== PROBLEM STATEMENT ==
Go through the listing and write out all of it exactly.

== SUPPLIED INFORMATION ==

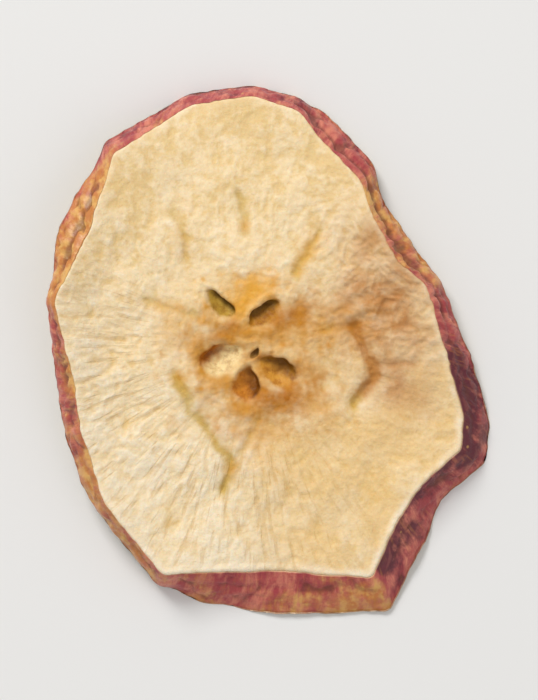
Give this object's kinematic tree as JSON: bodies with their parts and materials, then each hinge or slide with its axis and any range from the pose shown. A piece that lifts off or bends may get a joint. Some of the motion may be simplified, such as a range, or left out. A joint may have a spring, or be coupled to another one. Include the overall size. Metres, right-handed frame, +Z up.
{
  "type": "dried apple ring",
  "caption": "Dried crosswise slice of apple with its peel on: a thin, warped web of pale flesh with a star of seed pockets at the core and a leathery red peel band.",
  "frame": {"origin": "under the middle of the slice, on the surface that it lies on", "axes": "+Z up out of the shown cut face, +Y along the slice's longest way, away from the viewer, +X to the right"},
  "size_m": [0.057, 0.0686, 0.0105],
  "materials": {
    "dried_apple": "matt cream flesh with ochre stains round the core, satin red-brown peel"
  },
  "bodies": {
    "root": {"apple_ring": "dried_apple"}
  },
  "joints": []
}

== FULL RESPONSE ==
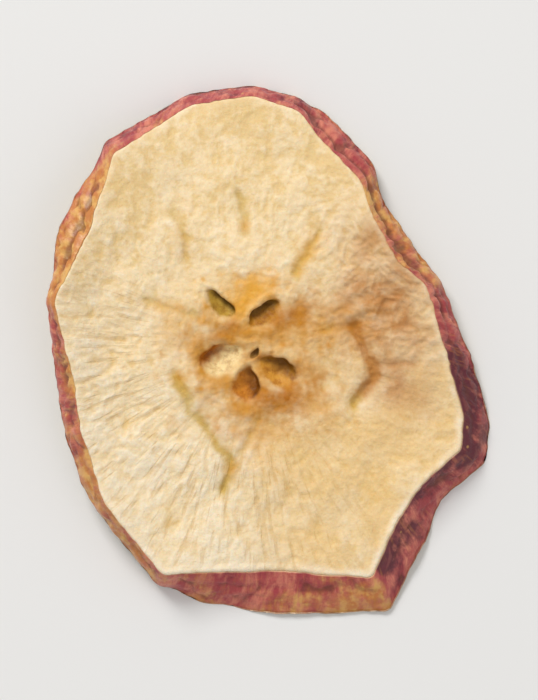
Give this object's kinematic tree as JSON: bodies with their parts and materials, then each hinge or slide with its axis and any range from the pose shown. A piece that lifts off or bends may get a joint. Some of the motion may be simplified, such as a range, or left out. A joint may have a spring, or be coupled to another one. Include the overall size. Metres, right-handed frame, +Z up.
{
  "type": "dried apple ring",
  "caption": "Dried crosswise slice of apple with its peel on: a thin, warped web of pale flesh with a star of seed pockets at the core and a leathery red peel band.",
  "frame": {"origin": "under the middle of the slice, on the surface that it lies on", "axes": "+Z up out of the shown cut face, +Y along the slice's longest way, away from the viewer, +X to the right"},
  "size_m": [0.057, 0.0686, 0.0105],
  "materials": {
    "dried_apple": "matt cream flesh with ochre stains round the core, satin red-brown peel"
  },
  "bodies": {
    "root": {"apple_ring": "dried_apple"}
  },
  "joints": []
}